If you have promtool on PATH, you can lint the output directly:

Terminal window
curl -s http://localhost:9477/metrics | promtool check metrics

All metric names use the runwisp_ prefix. The current set is intentionally small — it covers Prime Directive #1 (“nothing silently fails”) and the daemon-liveness signals operators need. Histograms for run duration and per-end-reason counters may come later.

MetricTypeLabelsMeaning
runwisp_runs_totalcounterstatusTotal runs that reached a terminal status (success or failed) since the DB existed
runwisp_runs_last_failure_timestamp_secondsgaugeUnix time of the most recent failed run; omitted entirely when no failure recorded
runwisp_task_active_runsgaugetask, kindIn-flight runs per task; kind is task or service
runwisp_daemon_cpu_percentgaugeHost CPU usage as seen by the daemon (0–100)
runwisp_daemon_memory_used_bytesgaugeHost memory in use, in bytes
runwisp_daemon_memory_total_bytesgaugeTotal host memory, in bytes
runwisp_daemon_uptime_secondsgaugeSeconds since the daemon started
runwisp_build_infogaugeversionAlways 1; the label carries the running daemon’s version string

runwisp_runs_last_failure_timestamp_seconds is omitted when no run has ever failed — emitting a literal 0 would read as a failure in 1970. A simple alert like time() - runwisp_runs_last_failure_timestamp_seconds < 600 fires for “anything went wrong in the last ten minutes” without needing to special-case the missing-sample case (use absent_over_time if you want to.)

The endpoint is off by default for the reasons in the intro: enabling it makes your task names and daemon version visible to anyone who can reach the address it’s bound to. Secrets, run output, and run = … shell commands are not in the metrics surface — only counters, timestamps, gauges, and the labels listed in the table above.

Once you’ve enabled it, pick one of these postures based on how the daemon is reachable:

  1. Daemon bound to loopback (--host 127.0.0.1, the default). Easiest case. /metrics shares the main listener; scrapers running on the same host hit 127.0.0.1:9477/metrics and nothing external ever reaches the endpoint.

  2. Daemon exposed on a LAN or public interface, scrape surface on loopback. Set [daemon] metrics_listen = "127.0.0.1:9478". The dedicated listener only binds to loopback regardless of --host; scrapers run on the same host (or reach in via SSH tunnel / wireguard / similar). The main listener still serves the UI publicly.

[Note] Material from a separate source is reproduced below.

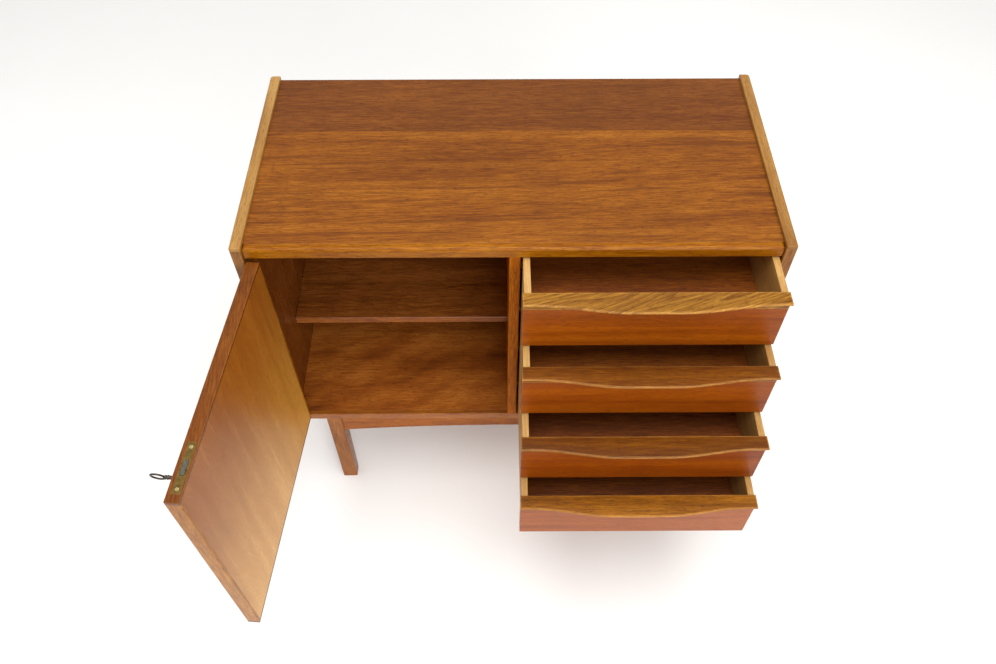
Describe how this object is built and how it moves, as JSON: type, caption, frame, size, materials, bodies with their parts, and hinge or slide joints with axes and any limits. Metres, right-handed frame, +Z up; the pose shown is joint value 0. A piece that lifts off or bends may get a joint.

  3. Daemon and scrape surface both public. Front the daemon with a reverse proxy and require authentication on /metrics there (basic auth, mTLS, or a bearer token your scraper supplies). The same reverse-proxy guidance that applies to the Web UI applies here — RUNWISP_TRUST_PROXY controls which proxies the daemon trusts for X-Forwarded-*.

Active-run counts and the last-failure timestamp update on every scrape — there is no internal cache to flush. To see the metrics move in real time:

Terminal window
# In one shell, trigger a long-running task
curl -sX POST http://localhost:9477/api/tasks/$NAME/run -H "Authorization: Bearer $TOKEN"
# In another, watch the gauge climb and fall
watch -n1 'curl -s http://localhost:9477/metrics | grep runwisp_task_active_runs'